Output an exact reproduction of the data.
- - - - - - -
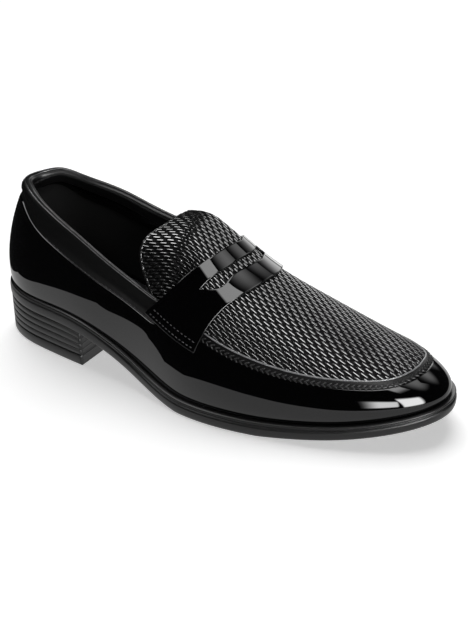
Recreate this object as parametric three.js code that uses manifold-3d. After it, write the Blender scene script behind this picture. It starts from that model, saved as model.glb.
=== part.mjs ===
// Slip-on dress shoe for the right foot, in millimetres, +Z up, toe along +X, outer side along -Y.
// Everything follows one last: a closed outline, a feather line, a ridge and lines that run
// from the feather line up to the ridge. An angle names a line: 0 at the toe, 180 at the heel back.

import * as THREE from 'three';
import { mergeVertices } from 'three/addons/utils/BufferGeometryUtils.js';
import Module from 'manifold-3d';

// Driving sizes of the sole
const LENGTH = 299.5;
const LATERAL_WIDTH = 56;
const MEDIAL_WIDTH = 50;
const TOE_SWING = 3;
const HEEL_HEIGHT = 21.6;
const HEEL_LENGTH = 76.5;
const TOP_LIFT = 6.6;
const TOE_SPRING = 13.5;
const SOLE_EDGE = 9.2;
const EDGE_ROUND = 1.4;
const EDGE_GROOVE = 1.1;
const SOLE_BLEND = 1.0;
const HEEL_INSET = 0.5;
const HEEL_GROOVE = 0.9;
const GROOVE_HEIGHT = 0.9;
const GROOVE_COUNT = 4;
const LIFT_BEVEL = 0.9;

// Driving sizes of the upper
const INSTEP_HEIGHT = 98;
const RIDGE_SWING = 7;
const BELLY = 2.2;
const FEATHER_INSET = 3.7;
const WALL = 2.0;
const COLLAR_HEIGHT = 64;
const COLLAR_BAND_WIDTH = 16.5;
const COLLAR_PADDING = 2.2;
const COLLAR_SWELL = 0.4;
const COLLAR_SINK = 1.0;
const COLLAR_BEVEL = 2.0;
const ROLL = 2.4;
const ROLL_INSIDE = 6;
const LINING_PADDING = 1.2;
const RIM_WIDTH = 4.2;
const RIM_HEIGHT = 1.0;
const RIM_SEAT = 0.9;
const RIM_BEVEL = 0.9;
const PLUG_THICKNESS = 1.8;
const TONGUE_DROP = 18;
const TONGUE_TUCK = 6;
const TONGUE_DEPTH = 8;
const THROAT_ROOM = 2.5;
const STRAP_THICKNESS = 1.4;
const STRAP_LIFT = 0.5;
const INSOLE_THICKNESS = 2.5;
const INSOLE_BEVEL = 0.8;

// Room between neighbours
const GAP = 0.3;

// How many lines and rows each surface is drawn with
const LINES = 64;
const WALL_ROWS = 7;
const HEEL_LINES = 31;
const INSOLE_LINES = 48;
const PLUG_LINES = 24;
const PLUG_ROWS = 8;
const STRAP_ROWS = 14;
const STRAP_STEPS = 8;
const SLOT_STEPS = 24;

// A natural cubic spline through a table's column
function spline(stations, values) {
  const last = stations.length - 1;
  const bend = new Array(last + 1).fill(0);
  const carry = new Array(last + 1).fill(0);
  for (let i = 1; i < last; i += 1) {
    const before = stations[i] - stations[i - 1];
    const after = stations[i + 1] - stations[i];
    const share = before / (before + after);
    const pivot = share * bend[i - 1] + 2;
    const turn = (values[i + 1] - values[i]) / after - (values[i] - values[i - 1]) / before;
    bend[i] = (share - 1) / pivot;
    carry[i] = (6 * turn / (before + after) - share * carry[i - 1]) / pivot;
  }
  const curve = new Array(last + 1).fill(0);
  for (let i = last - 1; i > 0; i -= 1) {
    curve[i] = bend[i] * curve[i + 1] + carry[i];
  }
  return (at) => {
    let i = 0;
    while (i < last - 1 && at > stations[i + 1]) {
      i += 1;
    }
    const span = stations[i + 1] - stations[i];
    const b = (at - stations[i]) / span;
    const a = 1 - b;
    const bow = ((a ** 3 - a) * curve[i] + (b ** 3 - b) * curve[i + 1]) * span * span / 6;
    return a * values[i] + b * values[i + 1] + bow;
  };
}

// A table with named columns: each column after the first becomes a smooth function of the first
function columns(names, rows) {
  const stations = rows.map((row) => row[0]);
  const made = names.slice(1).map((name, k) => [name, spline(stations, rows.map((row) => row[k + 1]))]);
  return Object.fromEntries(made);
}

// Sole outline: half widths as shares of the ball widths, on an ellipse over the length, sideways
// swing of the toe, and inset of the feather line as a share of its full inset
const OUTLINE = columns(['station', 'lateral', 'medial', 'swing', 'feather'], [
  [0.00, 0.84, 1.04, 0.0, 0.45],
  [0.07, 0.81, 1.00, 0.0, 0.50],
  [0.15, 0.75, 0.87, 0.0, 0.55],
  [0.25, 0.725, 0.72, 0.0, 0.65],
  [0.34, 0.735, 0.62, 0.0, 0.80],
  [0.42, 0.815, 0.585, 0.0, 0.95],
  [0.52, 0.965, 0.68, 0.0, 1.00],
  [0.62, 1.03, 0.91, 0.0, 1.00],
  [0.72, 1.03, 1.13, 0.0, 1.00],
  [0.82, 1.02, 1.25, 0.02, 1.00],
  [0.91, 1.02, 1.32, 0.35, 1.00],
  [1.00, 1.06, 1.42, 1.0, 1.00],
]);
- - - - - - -
Output of the exercise:
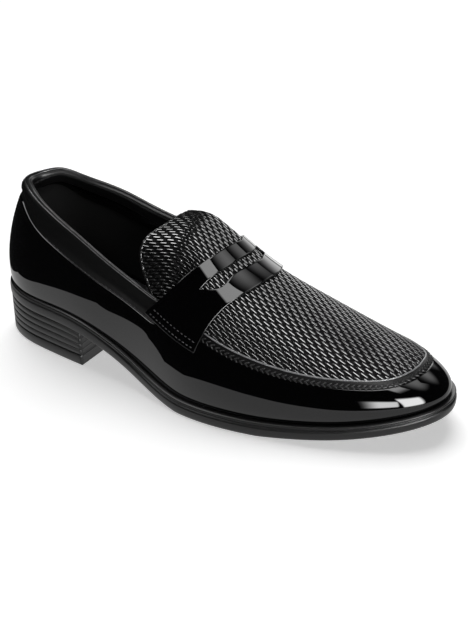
Recreate this object as parametric three.js code that uses manifold-3d. After it, write the Blender scene script behind this picture. It starts from that model, saved as model.glb.
=== part.mjs ===
// Slip-on dress shoe for the right foot, in millimetres, +Z up, toe along +X, outer side along -Y.
// Everything follows one last: a closed outline, a feather line, a ridge and lines that run
// from the feather line up to the ridge. An angle names a line: 0 at the toe, 180 at the heel back.

import * as THREE from 'three';
import { mergeVertices } from 'three/addons/utils/BufferGeometryUtils.js';
import Module from 'manifold-3d';

// Driving sizes of the sole
const LENGTH = 299.5;
const LATERAL_WIDTH = 56;
const MEDIAL_WIDTH = 50;
const TOE_SWING = 3;
const HEEL_HEIGHT = 21.6;
const HEEL_LENGTH = 76.5;
const TOP_LIFT = 6.6;
const TOE_SPRING = 13.5;
const SOLE_EDGE = 9.2;
const EDGE_ROUND = 1.4;
const EDGE_GROOVE = 1.1;
const SOLE_BLEND = 1.0;
const HEEL_INSET = 0.5;
const HEEL_GROOVE = 0.9;
const GROOVE_HEIGHT = 0.9;
const GROOVE_COUNT = 4;
const LIFT_BEVEL = 0.9;

// Driving sizes of the upper
const INSTEP_HEIGHT = 98;
const RIDGE_SWING = 7;
const BELLY = 2.2;
const FEATHER_INSET = 3.7;
const WALL = 2.0;
const COLLAR_HEIGHT = 64;
const COLLAR_BAND_WIDTH = 16.5;
const COLLAR_PADDING = 2.2;
const COLLAR_SWELL = 0.4;
const COLLAR_SINK = 1.0;
const COLLAR_BEVEL = 2.0;
const ROLL = 2.4;
const ROLL_INSIDE = 6;
const LINING_PADDING = 1.2;
const RIM_WIDTH = 4.2;
const RIM_HEIGHT = 1.0;
const RIM_SEAT = 0.9;
const RIM_BEVEL = 0.9;
const PLUG_THICKNESS = 1.8;
const TONGUE_DROP = 18;
const TONGUE_TUCK = 6;
const TONGUE_DEPTH = 8;
const THROAT_ROOM = 2.5;
const STRAP_THICKNESS = 1.4;
const STRAP_LIFT = 0.5;
const INSOLE_THICKNESS = 2.5;
const INSOLE_BEVEL = 0.8;

// Room between neighbours
const GAP = 0.3;

// How many lines and rows each surface is drawn with
const LINES = 64;
const WALL_ROWS = 7;
const HEEL_LINES = 31;
const INSOLE_LINES = 48;
const PLUG_LINES = 24;
const PLUG_ROWS = 8;
const STRAP_ROWS = 14;
const STRAP_STEPS = 8;
const SLOT_STEPS = 24;

// A natural cubic spline through a table's column
function spline(stations, values) {
  const last = stations.length - 1;
  const bend = new Array(last + 1).fill(0);
  const carry = new Array(last + 1).fill(0);
  for (let i = 1; i < last; i += 1) {
    const before = stations[i] - stations[i - 1];
    const after = stations[i + 1] - stations[i];
    const share = before / (before + after);
    const pivot = share * bend[i - 1] + 2;
    const turn = (values[i + 1] - values[i]) / after - (values[i] - values[i - 1]) / before;
    bend[i] = (share - 1) / pivot;
    carry[i] = (6 * turn / (before + after) - share * carry[i - 1]) / pivot;
  }
  const curve = new Array(last + 1).fill(0);
  for (let i = last - 1; i > 0; i -= 1) {
    curve[i] = bend[i] * curve[i + 1] + carry[i];
  }
  return (at) => {
    let i = 0;
    while (i < last - 1 && at > stations[i + 1]) {
      i += 1;
    }
    const span = stations[i + 1] - stations[i];
    const b = (at - stations[i]) / span;
    const a = 1 - b;
    const bow = ((a ** 3 - a) * curve[i] + (b ** 3 - b) * curve[i + 1]) * span * span / 6;
    return a * values[i] + b * values[i + 1] + bow;
  };
}

// A table with named columns: each column after the first becomes a smooth function of the first
function columns(names, rows) {
  const stations = rows.map((row) => row[0]);
  const made = names.slice(1).map((name, k) => [name, spline(stations, rows.map((row) => row[k + 1]))]);
  return Object.fromEntries(made);
}

// Sole outline: half widths as shares of the ball widths, on an ellipse over the length, sideways
// swing of the toe, and inset of the feather line as a share of its full inset
const OUTLINE = columns(['station', 'lateral', 'medial', 'swing', 'feather'], [
  [0.00, 0.84, 1.04, 0.0, 0.45],
  [0.07, 0.81, 1.00, 0.0, 0.50],
  [0.15, 0.75, 0.87, 0.0, 0.55],
  [0.25, 0.725, 0.72, 0.0, 0.65],
  [0.34, 0.735, 0.62, 0.0, 0.80],
  [0.42, 0.815, 0.585, 0.0, 0.95],
  [0.52, 0.965, 0.68, 0.0, 1.00],
  [0.62, 1.03, 0.91, 0.0, 1.00],
  [0.72, 1.03, 1.13, 0.0, 1.00],
  [0.82, 1.02, 1.25, 0.02, 1.00],
  [0.91, 1.02, 1.32, 0.35, 1.00],
  [1.00, 1.06, 1.42, 1.0, 1.00],
]);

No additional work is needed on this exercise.